3D code data
━━━
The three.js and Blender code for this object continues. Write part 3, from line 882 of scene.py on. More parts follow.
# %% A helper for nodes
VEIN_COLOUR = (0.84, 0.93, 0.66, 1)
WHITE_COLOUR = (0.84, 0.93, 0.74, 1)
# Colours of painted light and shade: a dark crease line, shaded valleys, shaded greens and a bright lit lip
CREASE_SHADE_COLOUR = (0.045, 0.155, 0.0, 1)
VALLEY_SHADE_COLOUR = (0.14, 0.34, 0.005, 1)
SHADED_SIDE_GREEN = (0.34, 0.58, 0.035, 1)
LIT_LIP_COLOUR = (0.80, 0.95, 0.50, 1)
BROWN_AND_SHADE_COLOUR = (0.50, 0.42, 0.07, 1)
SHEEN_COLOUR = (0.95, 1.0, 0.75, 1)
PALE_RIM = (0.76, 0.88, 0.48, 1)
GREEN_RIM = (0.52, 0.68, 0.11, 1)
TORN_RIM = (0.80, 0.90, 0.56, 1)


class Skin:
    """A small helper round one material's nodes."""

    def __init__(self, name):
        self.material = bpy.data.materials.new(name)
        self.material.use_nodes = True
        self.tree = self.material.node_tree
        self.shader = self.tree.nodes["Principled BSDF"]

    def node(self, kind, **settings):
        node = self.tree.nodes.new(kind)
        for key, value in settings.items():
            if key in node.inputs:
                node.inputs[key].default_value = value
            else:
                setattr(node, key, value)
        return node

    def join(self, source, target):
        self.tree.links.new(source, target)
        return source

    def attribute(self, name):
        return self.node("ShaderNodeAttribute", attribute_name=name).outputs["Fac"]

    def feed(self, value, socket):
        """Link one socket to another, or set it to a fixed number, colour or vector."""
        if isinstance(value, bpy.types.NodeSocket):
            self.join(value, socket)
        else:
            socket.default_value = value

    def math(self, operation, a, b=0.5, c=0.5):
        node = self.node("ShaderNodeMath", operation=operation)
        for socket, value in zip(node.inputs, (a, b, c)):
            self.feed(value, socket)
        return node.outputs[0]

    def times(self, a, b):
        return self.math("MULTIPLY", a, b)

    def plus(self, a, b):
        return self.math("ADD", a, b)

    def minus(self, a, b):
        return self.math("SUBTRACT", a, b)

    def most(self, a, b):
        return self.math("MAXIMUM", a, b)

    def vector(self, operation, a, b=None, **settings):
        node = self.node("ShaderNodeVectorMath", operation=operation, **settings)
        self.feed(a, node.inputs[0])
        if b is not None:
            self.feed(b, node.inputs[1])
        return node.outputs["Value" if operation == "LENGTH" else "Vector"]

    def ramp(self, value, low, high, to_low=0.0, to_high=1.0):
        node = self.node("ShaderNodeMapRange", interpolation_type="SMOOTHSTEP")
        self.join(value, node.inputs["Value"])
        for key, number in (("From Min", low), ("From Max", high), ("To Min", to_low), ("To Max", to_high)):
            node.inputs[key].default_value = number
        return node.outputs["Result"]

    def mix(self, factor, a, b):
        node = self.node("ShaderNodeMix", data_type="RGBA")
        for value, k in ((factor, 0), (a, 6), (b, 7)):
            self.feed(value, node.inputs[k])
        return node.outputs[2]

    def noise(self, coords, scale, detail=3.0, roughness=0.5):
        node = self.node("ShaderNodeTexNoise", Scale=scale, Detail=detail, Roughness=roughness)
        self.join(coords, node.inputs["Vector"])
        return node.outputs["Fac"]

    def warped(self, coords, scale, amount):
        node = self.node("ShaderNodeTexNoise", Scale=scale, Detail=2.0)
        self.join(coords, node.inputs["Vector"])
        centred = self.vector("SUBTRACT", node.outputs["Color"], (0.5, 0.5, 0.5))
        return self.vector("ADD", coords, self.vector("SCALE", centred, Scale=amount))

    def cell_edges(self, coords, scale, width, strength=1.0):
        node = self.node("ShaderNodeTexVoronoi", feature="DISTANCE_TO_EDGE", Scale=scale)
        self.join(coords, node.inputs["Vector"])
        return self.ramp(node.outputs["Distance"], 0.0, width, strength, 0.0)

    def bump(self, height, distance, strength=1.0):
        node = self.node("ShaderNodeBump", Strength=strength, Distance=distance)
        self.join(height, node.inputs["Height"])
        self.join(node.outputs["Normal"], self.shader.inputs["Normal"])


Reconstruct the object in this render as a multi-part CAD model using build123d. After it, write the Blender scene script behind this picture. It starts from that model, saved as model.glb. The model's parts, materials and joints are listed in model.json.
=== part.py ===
━━━
Problem details
From the first line to the last, retype the data exactly.

Written answer
The three.js and Blender code for this object continues. Write part 3, from line 882 of scene.py on. More parts follow.
# %% A helper for nodes
VEIN_COLOUR = (0.84, 0.93, 0.66, 1)
WHITE_COLOUR = (0.84, 0.93, 0.74, 1)
# Colours of painted light and shade: a dark crease line, shaded valleys, shaded greens and a bright lit lip
CREASE_SHADE_COLOUR = (0.045, 0.155, 0.0, 1)
VALLEY_SHADE_COLOUR = (0.14, 0.34, 0.005, 1)
SHADED_SIDE_GREEN = (0.34, 0.58, 0.035, 1)
LIT_LIP_COLOUR = (0.80, 0.95, 0.50, 1)
BROWN_AND_SHADE_COLOUR = (0.50, 0.42, 0.07, 1)
SHEEN_COLOUR = (0.95, 1.0, 0.75, 1)
PALE_RIM = (0.76, 0.88, 0.48, 1)
GREEN_RIM = (0.52, 0.68, 0.11, 1)
TORN_RIM = (0.80, 0.90, 0.56, 1)


class Skin:
    """A small helper round one material's nodes."""

    def __init__(self, name):
        self.material = bpy.data.materials.new(name)
        self.material.use_nodes = True
        self.tree = self.material.node_tree
        self.shader = self.tree.nodes["Principled BSDF"]

    def node(self, kind, **settings):
        node = self.tree.nodes.new(kind)
        for key, value in settings.items():
            if key in node.inputs:
                node.inputs[key].default_value = value
            else:
                setattr(node, key, value)
        return node

    def join(self, source, target):
        self.tree.links.new(source, target)
        return source

    def attribute(self, name):
        return self.node("ShaderNodeAttribute", attribute_name=name).outputs["Fac"]

    def feed(self, value, socket):
        """Link one socket to another, or set it to a fixed number, colour or vector."""
        if isinstance(value, bpy.types.NodeSocket):
            self.join(value, socket)
        else:
            socket.default_value = value

    def math(self, operation, a, b=0.5, c=0.5):
        node = self.node("ShaderNodeMath", operation=operation)
        for socket, value in zip(node.inputs, (a, b, c)):
            self.feed(value, socket)
        return node.outputs[0]

    def times(self, a, b):
        return self.math("MULTIPLY", a, b)

    def plus(self, a, b):
        return self.math("ADD", a, b)

    def minus(self, a, b):
        return self.math("SUBTRACT", a, b)

    def most(self, a, b):
        return self.math("MAXIMUM", a, b)

    def vector(self, operation, a, b=None, **settings):
        node = self.node("ShaderNodeVectorMath", operation=operation, **settings)
        self.feed(a, node.inputs[0])
        if b is not None:
            self.feed(b, node.inputs[1])
        return node.outputs["Value" if operation == "LENGTH" else "Vector"]

    def ramp(self, value, low, high, to_low=0.0, to_high=1.0):
        node = self.node("ShaderNodeMapRange", interpolation_type="SMOOTHSTEP")
        self.join(value, node.inputs["Value"])
        for key, number in (("From Min", low), ("From Max", high), ("To Min", to_low), ("To Max", to_high)):
            node.inputs[key].default_value = number
        return node.outputs["Result"]

    def mix(self, factor, a, b):
        node = self.node("ShaderNodeMix", data_type="RGBA")
        for value, k in ((factor, 0), (a, 6), (b, 7)):
            self.feed(value, node.inputs[k])
        return node.outputs[2]

    def noise(self, coords, scale, detail=3.0, roughness=0.5):
        node = self.node("ShaderNodeTexNoise", Scale=scale, Detail=detail, Roughness=roughness)
        self.join(coords, node.inputs["Vector"])
        return node.outputs["Fac"]

    def warped(self, coords, scale, amount):
        node = self.node("ShaderNodeTexNoise", Scale=scale, Detail=2.0)
        self.join(coords, node.inputs["Vector"])
        centred = self.vector("SUBTRACT", node.outputs["Color"], (0.5, 0.5, 0.5))
        return self.vector("ADD", coords, self.vector("SCALE", centred, Scale=amount))

    def cell_edges(self, coords, scale, width, strength=1.0):
        node = self.node("ShaderNodeTexVoronoi", feature="DISTANCE_TO_EDGE", Scale=scale)
        self.join(coords, node.inputs["Vector"])
        return self.ramp(node.outputs["Distance"], 0.0, width, strength, 0.0)

    def bump(self, height, distance, strength=1.0):
        node = self.node("ShaderNodeBump", Strength=strength, Distance=distance)
        self.join(height, node.inputs["Height"])
        self.join(node.outputs["Normal"], self.shader.inputs["Normal"])


Reconstruct the object in this render as a multi-part CAD model using build123d. After it, write the Blender scene script behind this picture. It starts from that model, saved as model.glb. The model's parts, materials and joints are listed in model.json.
=== part.py ===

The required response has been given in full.